Your task:
Copy every line with the string "before" in it.
--- START Material ---
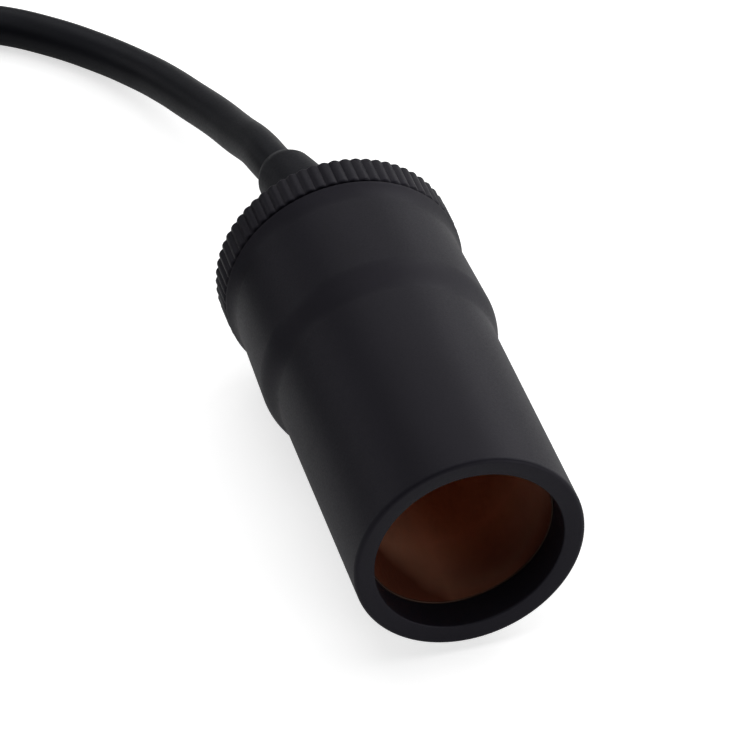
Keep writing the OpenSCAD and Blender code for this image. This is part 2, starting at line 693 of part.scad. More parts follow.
// Centre line of a side contact, as radius and length: a bow and a straight foot
function side_line(i) = let (t = i / side_steps)
    [side_rest_r + side_bow * pow(sin(180 * t), 1.5), side_front_z + side_len * t];

// Bowed spring strip on the +X side of the barrel
module side_contact() {
    half = [side_t / 2, 0];
    outer = [for (i = [0:side_steps]) side_line(i) + half];
    inner = [for (i = [side_steps:-1:0]) side_line(i) - half];
    foot = [[side_rest_r + side_t / 2, side_back_z], [side_rest_r - side_t / 2, side_back_z]];
    tail(concat(outer, foot, inner), side_w);
}

module side_contact_left() {
    color([0.75, 0.76, 0.78]) on_plug() mirror([1, 0, 0]) side_contact();
}

module side_contact_right() {
    color([0.75, 0.76, 0.78]) on_plug() side_contact();
}

// Plate behind the side contacts, which joins them to the earth core
module contact_bridge() {
    hole_r = channel_r + channel_wall + slip_gap;
    color([0.75, 0.76, 0.78]) on_plug() translate([0, 0, bridge_z]) linear_extrude(bridge_t) difference() {
        union() {
            square([2 * (side_room_r - slip_gap), side_w], center = true);
            circle(hole_r + bridge_ring, $fn = medium);
        }
        circle(hole_r, $fn = medium);
    }
}

// A core inside the plug as a line with straight ends, from the point first and along the points lead
function core_line(first, lead, side) = concat([first],
    curve(concat(lead, [for (p = core_way) [side * p[0], 0, p[2]]]), 2),
    [[side * core_side, 0, plug_sheath_z]]);

// Cores inside the plug's handle, one on each side of the screw's boss
module plug_live_core() {
    start = rear_contact_z + slip_gap / 2 + rear_contact_t;
    lead = [[0, 0, start + 0.4], [0, 0, bulkhead_end_z], [1.1, 0, bulkhead_end_z + 1.2],
        [core_beside * 0.75, 0, bulkhead_end_z + 2.5]];
    color([0.6, 0.08, 0.06]) on_plug() rod(core_line([0, 0, start], lead, 1), core_r, 8, [0, 1, 0]);
}

module plug_earth_core() {
    x = earth_hole_x;
    start = bridge_z + bridge_t;
    lead = [[x, 0, start + core_r], [x, 0, start + 4 * core_r], [x, 0, bulkhead_end_z - 3 * core_r],
        [x, 0, bulkhead_end_z],
        [(x - core_beside) / 2, 0, bulkhead_end_z + 2.4]];
    color([0.08, 0.08, 0.08]) on_plug() rod(core_line([x, 0, start], lead, -1), core_r, 8, [0, 1, 0]);
}

// Strain relief of the plug: straight, with its flange trapped between the two halves
module plug_relief() {
    end = handle_end_z + plug_relief_len;
    start = handle_floor_z - relief_flange_t;
    profile = [[relief_bore_r, start], [relief_flange_r, start], [relief_flange_r, handle_floor_z],
        [relief_neck_r, handle_floor_z], [relief_neck_r, handle_end_z], [relief_base_d / 2, handle_end_z],
        [relief_base_d / 2, handle_end_z + 0.8],
        [relief_tip_d / 2, end - 0.4], [relief_tip_d / 2 - 0.3, end], [relief_bore_r, end]];
    color([0.1, 0.1, 0.1]) on_plug() rotate_extrude($fn = medium) polygon(profile);
}

housing();
end_cap();
contact_shell();
earth_tag();
insulator();
centre_contact();
centre_rivet();
live_tag();
live_core();
earth_core();
strain_relief();
cable();
cable_coil();
cable_tie();
cable_tail();
plug_half_upper();
plug_half_lower();
plug_screw();
nose_ring();
centre_pin();
fuse_glass();
fuse_cap_front();
fuse_cap_rear();
pin_spring();
rear_contact();
side_contact_left();
side_contact_right();
contact_bridge();
plug_live_core();
plug_earth_core();
plug_relief();
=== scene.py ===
"""In-line 12 V car power socket: a black moulded tube with a copper sleeve, on a coiled lead with a plug."""

import math

import bmesh
import bpy
from mathutils import Matrix, Vector

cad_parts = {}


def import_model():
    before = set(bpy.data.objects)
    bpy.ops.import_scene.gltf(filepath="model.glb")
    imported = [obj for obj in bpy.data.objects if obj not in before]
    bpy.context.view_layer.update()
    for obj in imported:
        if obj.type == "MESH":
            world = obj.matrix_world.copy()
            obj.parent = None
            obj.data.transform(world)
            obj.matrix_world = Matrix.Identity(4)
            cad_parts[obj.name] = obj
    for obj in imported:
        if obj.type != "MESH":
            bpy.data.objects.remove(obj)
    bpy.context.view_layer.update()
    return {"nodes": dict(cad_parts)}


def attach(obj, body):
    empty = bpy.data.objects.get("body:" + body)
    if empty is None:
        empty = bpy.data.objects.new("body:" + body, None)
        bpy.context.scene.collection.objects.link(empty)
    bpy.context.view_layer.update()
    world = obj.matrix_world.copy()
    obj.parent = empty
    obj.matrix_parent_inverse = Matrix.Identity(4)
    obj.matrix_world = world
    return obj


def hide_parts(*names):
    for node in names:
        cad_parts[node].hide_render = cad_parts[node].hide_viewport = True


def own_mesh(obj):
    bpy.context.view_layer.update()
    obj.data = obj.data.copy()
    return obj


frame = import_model()

MM = 0.001
ROOT = "socket_and_lead"

# Sizes in millimetres, the same as the CAD model's
SOCKET_LEN = 58.0
AXIS_H = 14.5
CABLE_D = 5.2

# The housing's radii: its barrel, behind the taper, at the waist, and where the flare meets the groove
BARREL_R = 13.05
SWELL_R = 14.1
WAIST_R = 13.75
FLARE_R = 14.4
# Its inside: the lip at the mouth, the pocket of the contact sleeve, and the cavity
LIP_R = 10.7
POCKET_R = 10.95
CAVITY_R = 12.2

# Lengths from the mouth
LIP_LEN = 4.1
TAPER_Z = 30.5
TAPER_LEN = 4.5
SHOULDER_Z = 40.0
SPIGOT_Z = 45.9
FLARE_Z = 46.65
FLARE_LEN = 2.4
HOUSING_END_Z = 49.2
RING_Z = 49.6
RING_END_Z = 53.8
HUB_Z = 56.6

# The contact sleeve, which has a flange at its back
SLEEVE_BORE_R = 10.5
SLEEVE_R = 10.9
FLANGE_R = 12.05
FLANGE_T = 0.4

# The end cap: its spigot, groove, knurled ring and hub
SPIGOT_R = 12.15
SPIGOT_BORE_R = 10.2
GROOVE_R = 13.8
RING_R = 14.5
HUB_R = 6.5
HUB_BORE_R = 4.2
CAP_FLOOR_Z = 54.2
RIBS = 68
RIB_DEPTH = 0.24
STEPS_PER_RIB = 12

# The strain relief: its flange inside the cap, its neck through the hub, and its taper along the lead
RELIEF_FLANGE_R = 6.0
RELIEF_NECK_R = 4.1
RELIEF_ROOT_R = 5.2
RELIEF_TIP_R = 3.5
RELIEF_LEN = 15.17
RELIEF_BORE_R = 2.68
# Its last stretch, and how much more its radius drops there for each millimetre
RELIEF_TIP_LEN = 1.4
RELIEF_TIP_DROP = 0.36

# The lead's route: out of the cap, down to the ground, round to the coil, and down into the plug
ROUTE = [
    (0, 23, 14.5), (0, 29, 14.5), (0, 34, 14.5), (-0.4, 38.5, 14.3), (-1, 43, 13.8), (-1.6, 46.5, 13.2),
    (-2.1, 52.5, 11.7), (-2.9, 58, 9.9), (-4, 65, 7.9), (-5.7, 72, 6.1), (-7.3, 77.5, 4.9), (-9.3, 82.6, 3.9),
    (-14, 90.4, 2.9), (-19.2, 96, 2.7), (-24.6, 100.1, 2.7), (-31.2, 103.2, 2.7), (-38.5, 104.9, 2.8),
    (-46, 105.4, 2.9), (-54, 105.5, 3.1), (-64.3, 105.5, 3.35),
]
TAIL = [
    (-94.2, 75.6, 13.75), (-94.2, 71.5, 13.75), (-94.2, 68, 13.7), (-94.2, 65, 13.4), (-94.2, 62, 12.9),
    (-94.2, 59, 12.35), (-94.2, 56, 12.03), (-94.2, 52, 12), (-94.2, 44, 12), (-94.2, 36, 12),
]
COIL_CENTRE = (-64.3, 75.6)
COIL_MID_R = 27.3
COIL_TURNS = 4.25
COIL_STEPS = 16
# Each turn lies in one of five places: its radius and its height
COIL_PLACES = [(29.9, 3.35), (24.7, 3.35), (24.7, 8.55), (29.9, 8.55), (29.9, 13.75)]
# Where the lead moves from one place to the next, in turns
COIL_MOVES = [(0.72, 1.0), (1.59, 1.79), (2.41, 2.64), (3.34, 3.53)]
STRAP_ANGLE = -45.0
# The plug's axis
PLUG_X = -94.2
PLUG_H = 12.0


# Shapes

def ease(t):
    """A smooth step from 0 to 1."""
    return 0.5 - 0.5 * math.cos(math.pi * min(max(t, 0.0), 1.0))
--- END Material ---
Task output:
    before = set(bpy.data.objects)
    imported = [obj for obj in bpy.data.objects if obj not in before]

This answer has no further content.